Since an examination of the language alone does not reveal the meaning of the clause, we must consider whether the context in which it appears sheds any light on its meaning. Section 8, which contains the disputed provision, is entitled *207 "Teacher Files" and is contained in article IX, entitled "Working Conditions". There is a separate article, article XI, which is entirely devoted to the conduct of grievance proceedings. Since this is a fairly formal contract having clearly defined and labeled individual articles, the presence of a clause in one article as opposed to another may be taken as some evidence of its intended meaning. We think it not unlikely that had the parties intended clause 9-8.06 to require absolute confidentiality for all grievance materials, that clause would have appeared in article XI, governing grievances. Its presence in article IX, relating to working conditions, tends to support the committee's contention that it was intended only to prevent the committee from referring to grievance materials contained in a teacher's file in making employment decisions.

Further support is lent to this conclusion by a consideration of the wording of section 8 itself, in light of the practices of the school system.
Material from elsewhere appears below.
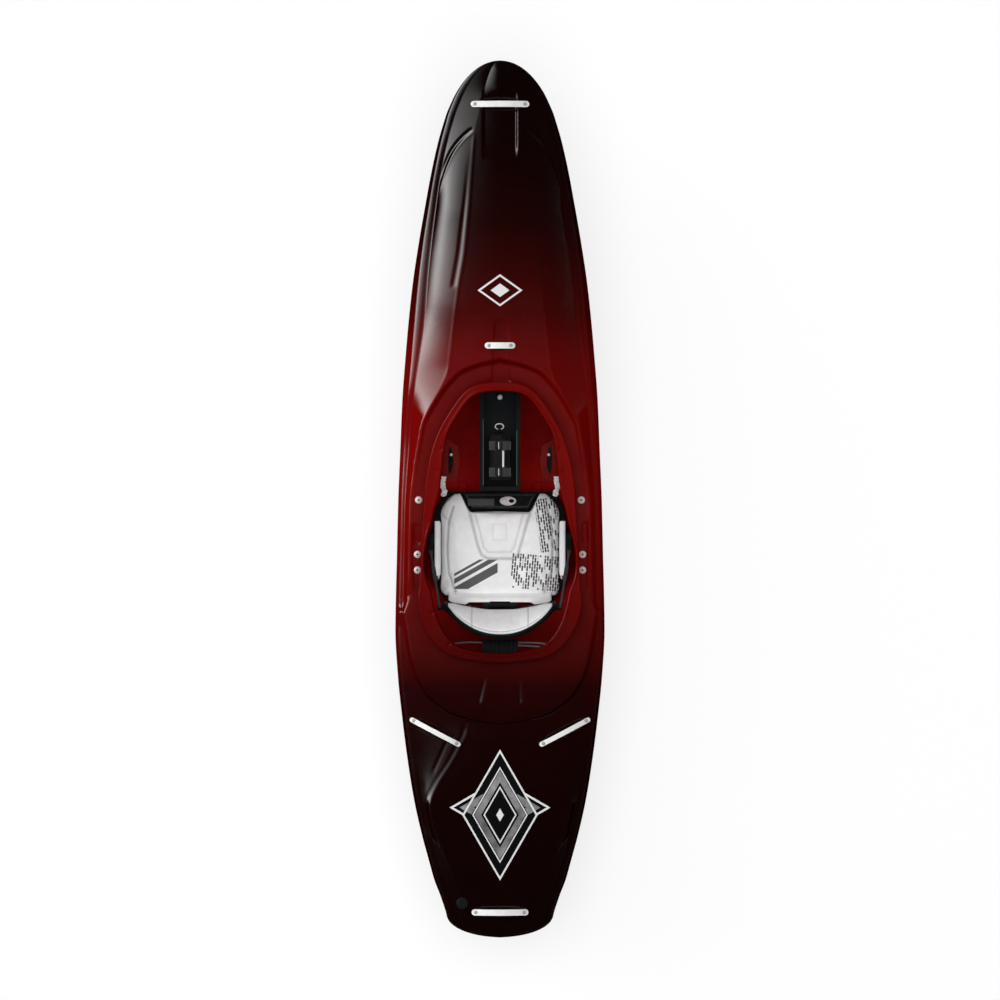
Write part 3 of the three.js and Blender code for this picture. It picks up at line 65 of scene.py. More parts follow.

The clause in question provides that grievance matters "shall be treated as confidential material by the Committee". (Emphasis added.) No other officials are mentioned specifically. However, the uncontroverted testimony of the assistant superintendent of schools establishes that the committee does not have primary custody or control of the grievance material. The records of all grievances are kept by the assistant superintendent. One of his chief functions, according to his testimony, is to deal with all matters regarding personnel. It is within his power to release personnel information. It is important to note that when statistical data concerning grievances was published more than a year before this dispute arose, the request by the newspaper for such information was made to, and granted by, the assistant superintendent. Again, when the information which is here in question was requested by the Woonsocket Call, that request was addressed to the assistant superintendent. In view of these practices, one might expect that if complete confidentiality of all grievance matters had been intended, the contract provision in question would be directed toward the superintendent. Yet, no such proscription appears. It might be argued that this omission was inadvertent or may be filled by implication. The force of this argument is blunted, however, by the fact that a prior clause in the same section, 9-8.03, refers specifically to the role of the superintendent as the custodian of teacher files.

On the other hand, specific reference solely to "the Committee" in 9-8.06 is consistent with the interpretation of that clause put forward by the committee. The only body that has the authority to make the final decisions regarding "reemployment, promotions, assignment, or transfer" referred to in clause 9-8.06 is the committee. Thus it makes sense, if the point of the provision is to prevent the use of grievance matters in such decisions, to say that they shall be treated as confidential "by the Committee".

A comparison of the provisions of the present contract with those of its immediate predecessor is also instructive. The 1972-1974 contract contained a clause 9-8.06 which was identical to the one appearing in the present contract. That contract also provided, in clause 11-2.06, an optional public grievance hearing:

"A private or public hearing will be held as requested by the Guild with the provision that no publicity will follow a private hearing."

The availability of a public hearing gives some indication that 9-8.06 was not intended in the prior contract to require absolute confidentiality of grievance matters. Since 9-8.06 was retained in the present contract without change, we may accept its apparent prior intended meaning as some evidence of its present meaning.

There is one additional inference in support of the committee's position which may he drawn from textual analysis of the contract. Under the guild's interpretation, *208 clause 9-8.06 singles out grievance materials to be confidential. However, the context in which that clause appears casts some doubt on such a theory. That is, an earlier clause in section 8 recognizes that other material may be in a teacher's file which a teacher presumably would not want disclosed. Clause 9-8.01 provides: "No material derogatory to a teacher's conduct, service, character, or personality shall be placed in the file unless the teacher has had the opportunity to read the material." Yet, the contract does not require that any of this material be kept confidential. Viewed in this light it is perhaps more reasonable to adhere to the committee's interpretation, rather than that advanced by the guild according to which only one type of material, and probably not the most potentially harmful material, was singled out to be treated as confidential.

Finally, we note that the actual conduct of the superintendent is consistent with the committee's position. That is, in accord with the theory that grievance material is not to be used in making employment decisions, grievance material is not put into a teacher's regular file. It is kept in a separate file in the assistant superintendent's office, which file is not available to the interviewing committees which make personnel recommendations to the committee.

In our opinion, in light of the foregoing considerations, the more reasonable interpretation of the contract provision in question is that although it forbids reference to grievance material by the committee in making the specified employment decisions, it does not require that such material be treated as confidential in general. Hence, the guild is not entitled to an injunction restraining the committee from releasing grievance material.

The appeal is denied and dismissed, the judgment appealed from is affirmed, and the case is remanded to the Superior Court.


[1] There an insurance contract read in part as follows:

"`In the event of the non-payment when due of any contribution required under this Certificate, or demanded by the Order, the Order will continue this Certificate in force notwithstanding such non-payment, and will pay the face of this certificate in the event of the death of the within member within the period stipulated in the following table opposite the number of years * * * " (Emphasis added.) Spears v. Independent Order of Foresters, Inc., 107 S.W.2d 126, 128 (Mo.App.1937).

The phrase preceding "and" was held not to establish a separate duty, independent of the more limited duty created by the phrase following "and", to continue coverage.